HARTFORD – Democratic gubernatorial candidate Dan Malloy outlined a new crime prevention strategy Thursday that would put more police officers on the street – and take another option to mitigate major state tax hikes away from Malloy.
With the capital city reeling from a mid-morning shooting incident near Whitmore Street that led to the evacuation several homes and one school, Malloy came out to the Frog Hollow neighborhood to press for more police, tougher gun laws, a reformed bail bond system, and a modern criminal justice database.
“You’re looking at a person who wants to be an activist governor,” Malloy said during a mid-afternoon press conference outside of the city police substation, adding that crime, coupled with higher property taxes and weaker schools, is driving both residents and businesses from Connecticut’s urban centers. “We have to break this dynamic on all fronts.”
One of the chief component’s of Malloy’s plan involves putting more police officers on the street.
“Our state and municipal police forces have become increasingly understaffed,” the plan reads, adding that one priority will be to add 55 troopers to bring the state police force up to the statutory mandated level of 1,248.
But according to the Connecticut Conference of Municipalities, municipal leaders have been cutting funds, and in many cases staff, for police, public works and other non-education agencies for much of the past decade to preserve local school budgets as state aid dwindles.
So if Malloy hopes to see more municipal police on the street, is he prepared to rule out any cuts to state grants for non-education programs?
“I think that’s a tough proposition,” Malloy responded, acknowledging that police and other municipal services have tightened their belts to preserve funding for schools. “I don’t think we can tolerate much more of that.”
But the former mayor also wasn’t ready to take non-education grant reductions off the table as a possible option for reducing the $3.4 billion deficit projected for next fiscal year’s state budget. “As I’ve said before, nothing’s off the table and everyone’s invited to the table,” Malloy said.

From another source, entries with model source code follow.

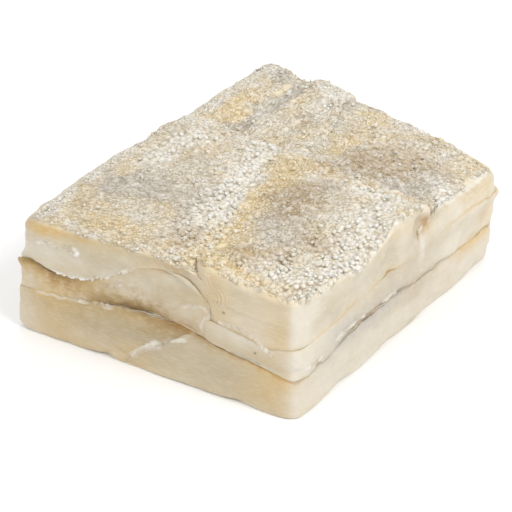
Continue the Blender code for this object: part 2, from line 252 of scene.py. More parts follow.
def top_sides(level, front_right):
    """The sides of the four top pieces at a height, each run to the east or to the north. The piece at
    the front right has its own front crease."""
    at = outline_at(level)
    front = [at["front_seam"], *FRONT_CREASE, MIDDLE]
    left = [at["left_seam"], *LEFT_CREASE, MIDDLE]
    right = [MIDDLE, *RIGHT_CREASE, at["right_seam"]]
    back = [MIDDLE, *BACK_CREASE, at["back_seam"]]
    front_left_edge = bowed(at["front_left"], at["left_seam"], LEFT_BOW)
    front_into = pressed(front, 9.0, 1.0)
    right_into = pressed(right[::-1], 7.0, 0.8, axis=1)[::-1]
    right_under = pressed(right[::-1], -4.0, 0.0, axis=1)[::-1]
    back_into = pressed(back[::-1], 6.0, 2.0)[::-1]
    return {
        "top_front_left": (bowed(at["front_left"], front_into[0]), front_into, [*left[:-1], front_into[-1]], front_left_edge),
        "top_front_right": (
            bowed(front_right[0], at["front_right"]),
            bowed(at["front_right"], on_right(at, right_into[-1])),
            [*right_into[:-1], on_right(at, right_into[-1])],
            [*front_right[:-1], right_into[0]],
        ),
        "top_back_left": (
            [*left[:-1], back_into[0]],
            back_into,
            bowed(at["back_left"], back_into[-1]),
            bowed(at["left_seam"], at["back_left"]),
        ),
        "top_back_right": (
            [*right_under[:-1], on_right(at, right_under[-1])],
            bowed(on_right(at, right_under[-1]), at["back_right"]),
            bowed(at["back_seam"], at["back_right"]),
            back,
        ),
    }


def on_right(at, point):
    """The place on the straight right side, front to back, that is level with a point."""
    (x0, y0), (x1, y1) = at["front_right"], at["back_right"]
    return x0 + (x1 - x0) * (point[1] - y0) / (y1 - y0), point[1]


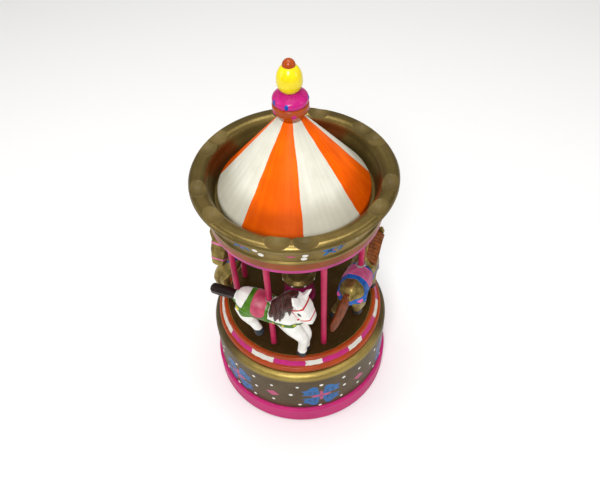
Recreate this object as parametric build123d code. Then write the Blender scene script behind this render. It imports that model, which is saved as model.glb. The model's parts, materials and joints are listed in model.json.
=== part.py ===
from build123d import *
from math import cos, pi, sin
import os

# Wind-up carousel music box: a turned wooden drum holds a pinned-cylinder movement, whose spring
# barrel turns a platform with four horses under a striped roof. Millimetres, +Z up, the origin at
# the centre of the underside, and the front is towards -Y. Angles go from -Y towards +X.

# Foot and drum
drum_radius = 48.3
drum_height = 33.0
drum_wall = 8.3
drum_lid_thickness = 7.7
drum_shoulder = 3.6
drum_cavity_radius = drum_radius - drum_wall
foot_radius = drum_radius + 1.7
foot_bore_radius = foot_radius - 5.0
felt_thickness = 0.8
plinth_top = 13.2
bottom_plate_thickness = 3.5
bottom_plate_radius = foot_bore_radius - 0.4

# Movement
bedplate_thickness = 2.3
bedplate_radius = drum_cavity_radius - 1.5
arbor_radius = 2.2
barrel_radius = 12.6
barrel_height = 5.6
barrel_wall = 0.8
lid_thickness = 0.8
spring_turns = 6
spring_thickness = 0.35
gear_module = 0.5
crown_teeth = 48
pinion_teeth = 12
cylinder_radius = 6.0
cylinder_length = 15.0
cylinder_gear_teeth = 30
governor_pinion_teeth = 18
worm_wheel_teeth = 18
worm_pitch = 1.5
worm_radius = 1.5
fan_radius = 5.2
comb_thickness = 0.8
comb_teeth = 18
pin_radius = 0.25
pin_height = 0.6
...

James Finley, CCM’s executive director, said that the chances of communities enhancing their police forces if state aid is reduced are slim to none. “It’s going to be virtually impossible for most communities to do that,” he said. “I don’t think the math works.”
Malloy already has ruled out suspending or modifying binding arbitration laws – a move Connecticut municipal leaders asked for last year to help control the rising cost of teachers’ salaries and benefits. And state education grants are being subsidized this year by $271 million in expiring federal stimulus, another problem Malloy would have to solve, if elected.
The former mayor also has pledged to make nursing home care and private, nonprofit social service agencies – each one a $1 billion-plus component within this fiscal year’s $19.01 billion overall state budget – high priorities in his first budget.
Malloy has acknowledged that tax hikes likely will be needed to solve the budget deficit. His Republican opponent, Greenwich businessman Tom Foley, declined to comment on Malloy’s latest plan, but he has charged the Democrat with making too many spending commitments, which will ultimately lead to a massive tax hike.
Malloy has counter-charged that Foley’s pledge to eliminate what effectively amounts to the largest budget deficit in state history without increasing taxes as dishonest and unachievable.
Other components of Malloy’s crime prevention plan include:
- Updating the state’s criminal justice information system to ensure law enforcement agencies at all levels of government can easily share data electronically.
- Reverse budget and staffing cuts that have led to a backlog of cases at the state police crime lab.
- Dedicate more resources to stem high rates of recidivism among criminals guilty of gun-related offenses.
- Restore funding cuts to the state Office of Victim Advocate and reassign staff from the Judicial Branch into the office to begin a new, more intensive focus assisting victims of identity theft.
- And reforming the bail bond system to ensure bondsmen require their clients to pay the standard 7 to 10 percent of their bond, and not a reduced percentage that allows some individuals charged with dangerous crimes to quickly return to the streets.
Mayor of Stamford from 1995 through 2009, and a prosecutor before that, Malloy said the strategies “are largely informed by my experience. … As a former mayor, I fostered a real collaboration with the police department, community leaders, and other stakeholders to make Stamford a better place to live, work, raise a family and do business. As governor, I’ll do the same for Connecticut.”